From our graph and result, we see that this transformation is needed because it compresses extreme values and explanatory variable does show some effect on the model unlike the previous interpretation where it had negligible effect.

Intepretation of coefficient:

Conclusion of Data Dive:

In this data dive, we explored the relationship between YouTube channel “subscribers” and “video views” using logistic regression. Initially, we transformed the response variable by taking its reciprocal, creating a binary variable “subscribers_div.” We observed that there was a positive linear relationship between “video views” and “subscribers_div” on the original scale. However, due to the skewed distribution of “video views,” we applied a logarithmic transformation.

After the transformation, the logistic regression model showed a meaningful relationship. The coefficient for log-transformed “video views” was approximately -1.2265, indicating that a one-unit increase in the log of “video views” resulted in a decrease of about 1.2265 in the log odds of “subscribers_div.” This suggested that as “video views” increased, the odds of a channel having a high number of subscribers decreased.

We also briefly explored the effect of the “uploads” variable and found a positive relationship. However, the practical impact of “video views” was statistically significant but relatively small. The confidence interval for this coefficient was extremely narrow due to the large dataset, highlighting its statistical significance, but the effect size remained modest.

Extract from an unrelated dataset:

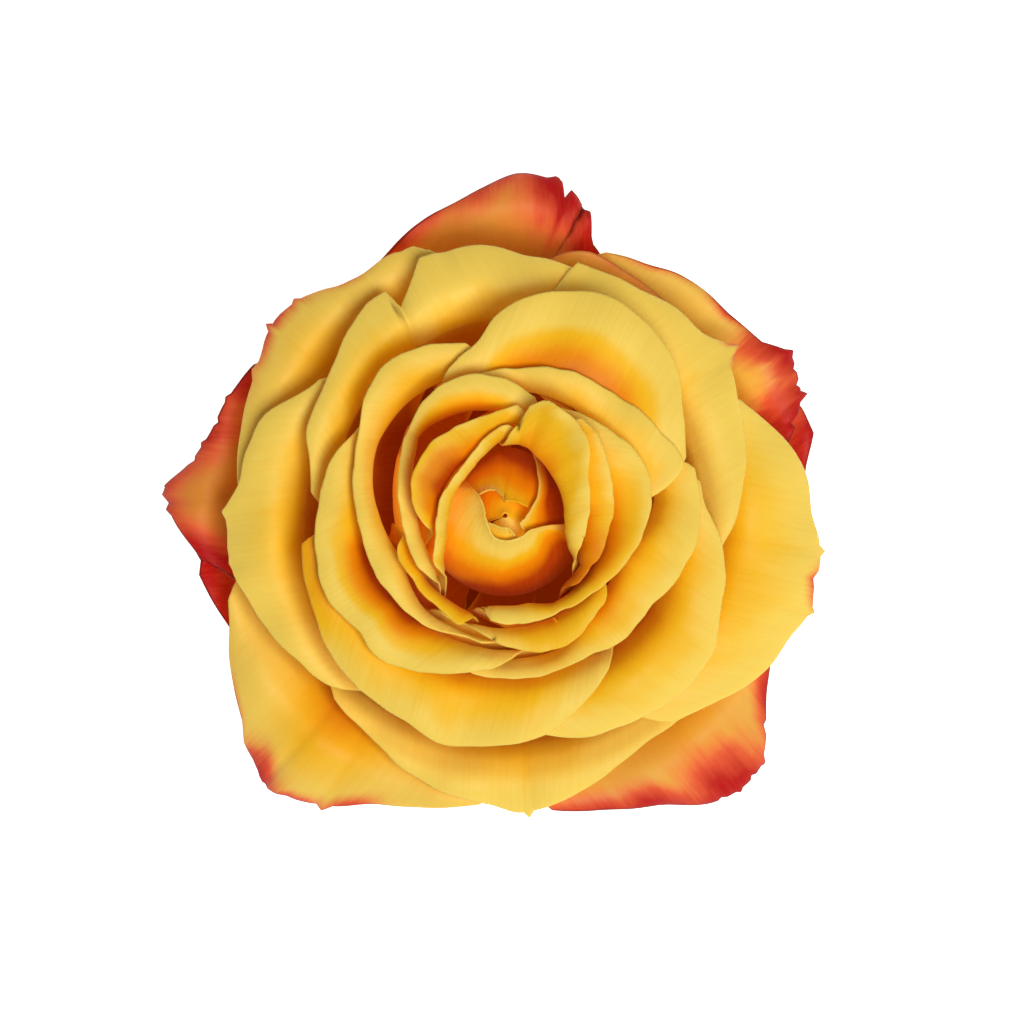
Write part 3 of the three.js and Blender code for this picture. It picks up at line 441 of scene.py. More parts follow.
# Sepals: direction in degrees and midline as [radius, height] points.
FOLDED = [[6.95, -3], [11, -6], [14.4, -9.5], [17, -13.5], [18.6, -17.6], [19.3, 0.3 - HIP_HEIGHT]]
SPREAD = [[6.95, -3], [14, -7.6], [23, -6.6], [31, -2.6], [38, 2.4], [44, 7.4]]
SEPALS = [(188, SPREAD), (260, FOLDED), (332, FOLDED), (44, FOLDED), (116, FOLDED)]

# The stem, hip and cone from the cut end to the tip, as [radius, height].
HIP_OUTLINE = [[3.2, -22], [3.2, -12], [4, -10], [6, -7.4], [6.7, -4.6], [6.5, -2]]
CONE_TIP_RISE = 0.2

# How finely the surfaces are divided. A petal's rows crowd towards the rim.
PROFILE_SAMPLES = 241
PETAL_COLUMNS = 64
PETAL_ROWS = 44
ROW_CROWDING = 1.35
SEPAL_ROWS = 60
SEPAL_COLUMNS = 17
SEPAL_SAMPLES = 400
STEM_SAMPLES = 120
STEM_SIDES = 72
STYLE_SIDES = 16
FILAMENT_ROWS = 14
FILAMENT_SIDES = 8
FLOOR_SIDES = 64

# How a petal widens above its claw, and the rows of its solid, which it widens with.
SEAT_GAP = 0.4
CLAW_WIDTH = 3.0
CLAW_FULLNESS = 1.5
CAD_ROWS = 7
CAD_LEAST_STEP = 0.12

# Long waves that cross the whole flower: height in millimetres, radians a millimetre along x and along y,
# and phase. They grow to their full height at FULL_WAVE_RADIUS.
LONG_WAVES = [(0.30, 0.36, 0.21, 0.7), (0.26, -0.24, 0.38, 2.1), (0.20, 0.47, -0.33, 4.0)]
FULL_WAVE_RADIUS = 20

# Fine form of a petal, in millimetres: crimping that fades inwards from the rim, a groove up its middle
# that starts below the rim, and how far in from the rim it reaches its full thickness. CRIMP_TURNS is in
# radians a degree. A petal of less than FULL_DETAIL_RADIUS has less of each.
CRIMP_DEPTH = 0.14
CRIMP_REACH = 3
CRIMP_TURNS = (0.24, 0.4)
GROOVE_DEPTH = 0.1
GROOVE_WIDTH = 1.1
GROOVE_START = 8
THICKENING = 5
FULL_DETAIL_RADIUS = 20
PETAL_SEED = 11
CRIMP_SEED_STEP = 500

# Painted glow of a petal that PAINTED_GLOW doesn't name, and where the glow sets in below the rim.
COMMON_PAINTED_GLOW = 0.08
GLOW_START = 2
GLOW_FULL_RADIUS = 10
GLOW_FADE = 6

# Millimetres that one unit of a surface map covers, the map's span along a sepal and round the stem, and
# how finely veins change along a map. Across it they have a fineness of their own for each material.
MAP_WIDTH = 40
PETAL_MAP_LENGTH = 60
SEPAL_MAP_SPAN = 0.5
STEM_MAP_SPAN = 0.6
FINENESS_ALONG = 5.0

# Where a petal's colour turns from rim to body, from body to deep and from deep to throat: the first and
# last place of each turn on the deepening scale, which mottling moves by up to UNEVEN_DEEPENING.
# The deep colour is partly the petal's own and partly painted shade. The dark throat is painted shade of the
# crevices near the claw.
COLOUR_TURNS = {
    "petal_heart": ((0.6, 3.2), (2.6, 8), (7, 15)),
    "petal_yellow": ((1.2, 7.5), (6, 16), (13, 28)),
    "petal_outer": ((2, 13), (10, 26), (20, 40)),
    "petal_guard": ((3, 20), (14, 36), (30, 50)),
}
UNEVEN_DEEPENING = 2.0

# The red flush: the power by which it fades inwards, how veins and mottling break it up, how strong it is
# where it turns coral and crimson, and the thin dark border, by distance from the rim in millimetres and
# by strength of the flush. Then how far veins and the outer side tint a petal.
FLUSH_FADE = 1.1
FLUSH_LEAST = 0.72
FLUSH_VEINS = 0.14
FLUSH_MOTTLE = 0.36
CORAL_RANGE = (0.02, 0.5)
CRIMSON_RANGE = (0.28, 0.8)
BORDER_RANGE = (0.4, 0.05)
BORDER_FLUSH = (0.1, 0.6)
VEIN_SHADE = 0.07
BACKING_SHARE = 0.25
PETAL_VEINS = 60

# A sepal: its width at the tip as a share, how it tapers, its side lobes as shares of its length, how far
# its edges are raised, how they curl, in millimetres and radians, and how thin its edges and tip are.
SEPAL_TIP_SHARE = 0.12
SEPAL_TAPER = 0.8
SEPAL_LOBES = (0.17, 0.5, 0.72)
LOBE_LENGTH = 0.022
LOBE_SWELL = 0.2
EDGE_RISE = 0.8
CURL_HEIGHT = 0.25
CURL_TURNS = 17
SEPAL_EDGE_SHARE = 0.45
SEPAL_TIP_THINNING = 0.5
INSIDE_PALENESS = 0.6

# The stem: its ribs and the height they end at, the cut end's radius and chamfer, where the smooth part
# starts above the cut, and the radius at which a turned end closes.
RIB_COUNT = 5
RIB_DEPTH = 0.018
RIB_TOP = -2
CUT_RADIUS = 2.9
CUT_CHAMFER = 0.3
SMOOTH_START = 0.6
END_RADIUS = 0.02
CUT_PALENESS = 0.8

# The column of styles as [radius, height], and the filaments that lean out round it: their foot's height
# and distance from the axis, the least and most they lean and rise, and the share where the anther starts.
STYLE_OUTLINE = [[0.02, 11.9], [1.0, 11.9], [0.85, 14], [0.8, 17], [0.5, 17.9], [0.02, 18]]
FILAMENT_COUNT = 26
GOLDEN_TURN = 2.39996
FILAMENT_FOOT = 12
FILAMENT_AWAY = 0.85
FILAMENT_LEAN = (0.15, 0.75)
FILAMENT_RISE = (4.2, 6.0)
FILAMENT_RADIUS = 0.07
ANTHER_START = 0.78
ANTHER_SWELL = 0.26
ANTHER_COLOUR_RANGE = (15, 17)
STAMEN_SEED = 77

# The studio, in metres, and the picture's width in pixels and the sensor's in millimetres.
FLOOR_RADIUS = 3
KEY_PLACE = (0.24, -0.26, 0.93)
KEY_WIDTH = 0.5
FILL_PLACE = (-0.6, 0.5, 0.7)
FILL_WIDTH = 0.8
LIGHT_TARGET = (0, 0, 0.04)
IMAGE_PIXELS = 1024
SENSOR_WIDTH = 36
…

In summary, the log-transformed “video views” proved to be a more informative explanatory variable, and it demonstrated a significant but subtle impact on the odds of having a high number of subscribers for YouTube channels. Further analysis could consider additional variables and model improvement for a more comprehensive understanding of subscriber acquisition.